At least as far back as the inauguration of President Donald Trump in January 2017 and the “Women’s March” that followed the next day, Democrats and left-wing activists have invariably complained about the imminent perils threatening “our democracy.” Time and again, Democrats have depicted virtually any action they do not approve of — from uncouth Trump tweets to state-level GOP-led election integrity initiatives to standard originalist Supreme Court picks — as ushering in proto-authoritarianism or “democratic backsliding,” to use the corporate media’s favorite term of art.

Taken at their word, Democrats and left-wing activists’ stipulated concerns about “our democracy,” which proliferated in particular after the Jan. 6, 2021, jamboree at the U.S. Capitol, would suggest a heightened concern with popular sovereignty and self-determination, and an acute opposition to consolidated governmental or corporate power. But Democrats and left-wing activists should not be taken at their word.

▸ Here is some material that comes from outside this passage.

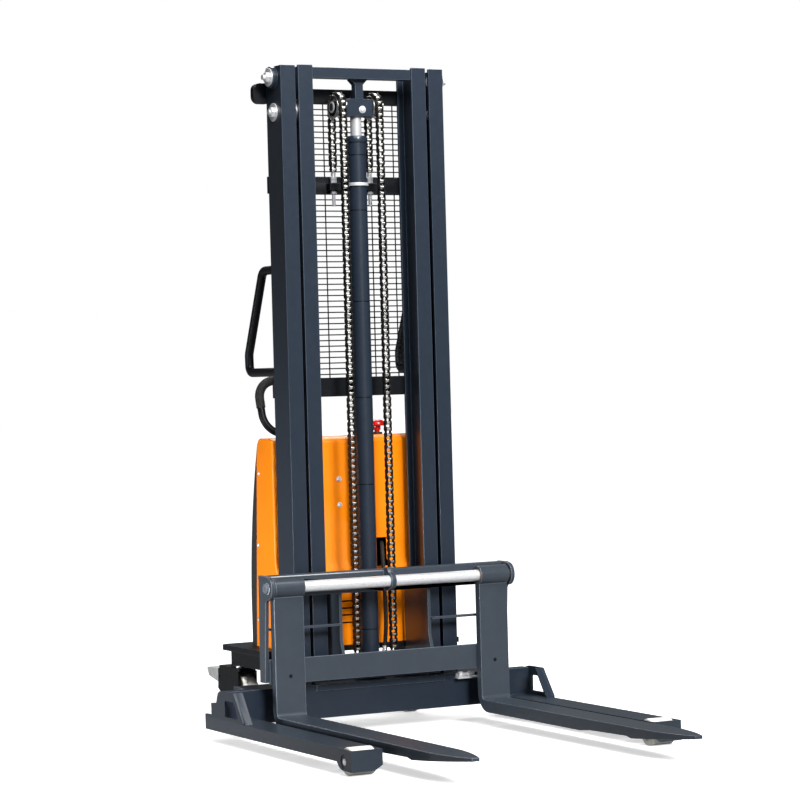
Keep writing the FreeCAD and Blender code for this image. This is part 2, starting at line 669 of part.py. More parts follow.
def carriage():
    inside = d.plate_outer - d.plate_thick
    bar = prism("top_bar", "YZ", [
        (depth(-57.5), d.bar_bottom), (depth(-57.5), d.bar_top), (depth(-69.5), d.bar_top),
        (depth(-69.5), d.bar_bottom)], (-inside, inside), rounds=[(9, [2])])
    node(fuse("carriage_top_bar", [bar, shaft_bracket()]))
    node(box("carriage_lower_bar", (-inside, inside), (depth(-83), depth(-71)),
             (d.lower_bar_bottom, d.lower_bar_top)))
    node(group("carriage_end_plates", [carriage_end_plate(sign) for sign in SIDES.values()]))
    plates = []
    for sign in SIDES.values():
        near = d.roller_plate_line + 4
        plates.append(box("rung", span(sign * near, sign * inside), (depth(-71), depth(-50)),
                          (343, 350)))
        faces = span(sign * (d.roller_plate_line - 5), sign * (d.roller_plate_line + 5))
        plates.append(prism("roller_plate", "YZ", [
            (depth(-57.5), d.bar_top), (depth(100), d.bar_top - 14),
            (depth(100), d.lower_bar_bottom + 15), (depth(-71), d.lower_bar_bottom + 15),
            (depth(-71), d.lower_bar_top), (depth(-57.5), d.lower_bar_top + 40)], faces))
        for height in (d.carriage_roller_low, d.carriage_roller_high):
            plates.append(rod("carriage_stub", "x", d.stub_radius,
                              span(sign * (d.roller_plate_line + 4), sign * 190),
                              depth(d.mast_depth / 2), height))
    edge = d.roller_plate_line - 5
    plates.append(box("anchor_bar", (-edge, edge), (depth(4), depth(24)),
                      (d.chain_front_end - 26, d.chain_front_end)))
    node(fuse("carriage_roller_frame", plates))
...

Their actions tell a completely different story: For all their sanctimonious preening about the modern Republican Party’s purported threat to “our democracy,” prominent Democrats and left-wing activists have themselves led their own tremendous assault against American democracy.

Consider the U.S. Supreme Court, which the Constitution’s Framers intended as an anchor of “our democracy” insofar as it protects certain structural safeguards and individual rights against the excesses of majoritarianism run amok. In September 2018, Senate Democrats discarded millennia of “innocent until proven guilty” civilizational norms with their vicious, unhinged and unprecedented character attack on then-Supreme Court nominee Judge Brett Kavanaugh. That weekslong Democratic disinformation campaign, meant to mark a soon-to-be Supreme Court justice with a permanent scarlet letter as a “rapist,” culminated with grassroots progressives quite literally banging on the door as Kavanaugh took his ultimate oath of office inside. How “democracy”-enforcing.

In March 2020, then-Senate Minority Leader Chuck Schumer (D-N.Y.) stood on the steps of the Supreme Court to openly threaten Trump’s first two Court picks if they did not rule correctly in a forthcoming abortion decision. Schumer intoned: “I want to tell you (Justice Neil) Gorsuch. I want to tell you (Justice Brett) Kavanaugh. You have released the whirlwind and you will pay the price. You won’t know what hit you if you go forward with these awful decisions.” That outburst triggered a rare public rebuke from the typically mild-mannered Chief Justice John Roberts: “Threatening statements of this sort from the highest levels of government are not only inappropriate, they are dangerous.” Later that same year, Trump’s nomination of Judge Amy Coney Barrett to replace Justice Ruth Bader Ginsburg on the high court elicited nonstop hysterical comparisons of — and risible public demonstrations about — the “Handmaid’s Tale” dystopia that would come if Barrett’s nomination succeeded.

On May 2, 2022, in an unfathomable and unprecedented breach of democratic norms, a draft of the forthcoming abortion decision in Dobbs v. Jackson Women’s Health Organization was leaked to Politico. Curiously, the leaker has never been “found,” or at least publicly identified, but the evidence and basic incentive structure overwhelmingly point to a clerk for a liberal justice or perhaps even one of the liberal justices him/herself. Following the leak — in an action the leaker surely could have reasonably anticipated, and perhaps even desired — a deranged pro-abortion California leftist named Nicholas Roske flew to the nation’s capital with a plan to assassinate Justice Kavanaugh. Roske thankfully aborted his scheme at the last minute.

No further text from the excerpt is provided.